Das ist alles vollkommen richtig. Mich würden Erfahrungswerte zu 1440p @ 4k in Spielen interessieren


----------



## Incredible Alk (18. Oktober 2015)

Da wird dir jeder aufgrund des persönlichen Geschmacks und verwendeten Monitors was andres erzählen fürchte ich.

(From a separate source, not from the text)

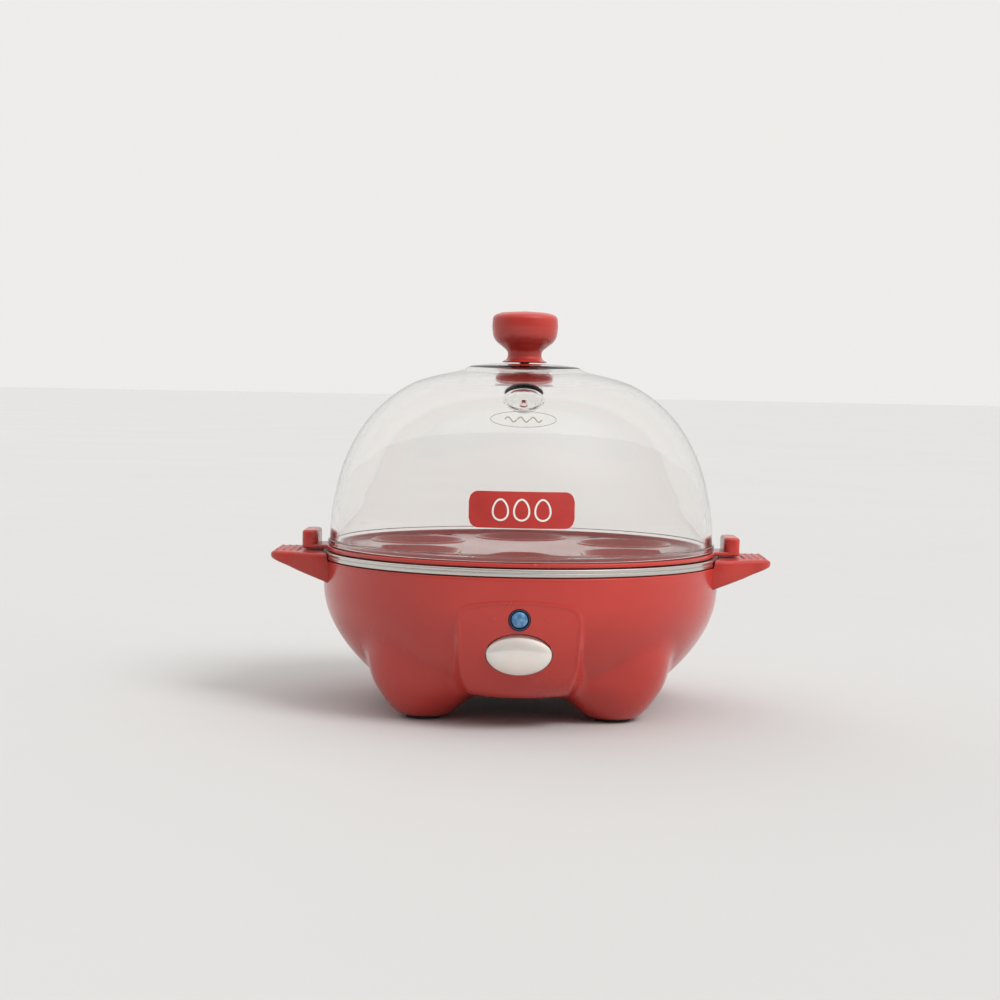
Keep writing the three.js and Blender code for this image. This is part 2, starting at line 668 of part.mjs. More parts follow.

Wenn du meine persönlich Meinung hören willst - ich finds hässlich. FullHD mit gutem AntiAliasing sieht auf meinem 4K besser aus als WQHD. Mein TFT ist aber auch nicht auf Interpolation ausgelegt und ich versuche auch alles dran zu setzen in 4K bleiben zu können


----------



## cl55amg (18. Oktober 2015)

Ich habe mehrfach gehört das die Interpolation von 1440p @ 4k sehr gut sein soll bei unterschiedlichen IPS Displays. Ich hatte ein IPS 4k mal hier zum testen, aber das hatte leider nicht getestet. Das Gerät wollte ich auch nicht behalten weil ich mich mit IPS Paneln nicht anfreunden kann.

Daher frage ich nach einfach nach unterschiedlichen Erfahrungswerten.


----------



## yingtao (18. Oktober 2015)

Es kommt stark auf den Monitor an. Ein Monitor interpoliert immer auf die selbe Art und 1080p wird nicht perfekt interpoliert. Je nachdem wie der Monitor interpoliert hat man vielleicht ein unscharfes Bild, vielleicht auch ein komisch Bild wo Kanten ausgefranst ausschauen oder das Bild schaut gut aus. Ich hab aktuell den 40" von Philips und da schaut 1440p auf jeden Fall besser aus als 1080p aber selbst 1080p schaut auf dem noch gut aus.


----------



## cl55amg (18. Oktober 2015)

yingtao schrieb:


> Es kommt stark auf den Monitor an. Ein Monitor interpoliert immer auf die selbe Art und 1080p wird nicht perfekt interpoliert. Je nachdem wie der Monitor interpoliert hat man vielleicht ein unscharfes Bild, vielleicht auch ein komisch Bild wo Kanten ausgefranst ausschauen oder das Bild schaut gut aus. Ich hab aktuell den 40" von Philips und da schaut 1440p auf jeden Fall besser aus als 1080p aber selbst 1080p schaut auf dem noch gut aus.



Ich schätze du hast dieses Gerät hier?
Philips BDM4065UC, 39.5" (BDM4065UC/00) Preisvergleich | Geizhals Deutschland

Kannst etwas mehr zum schreiben zum Vergleich 1080p @ 4k (was ja im Grunde eine native Darstellung ist) und 1440p @ 4k in Spielen?


----------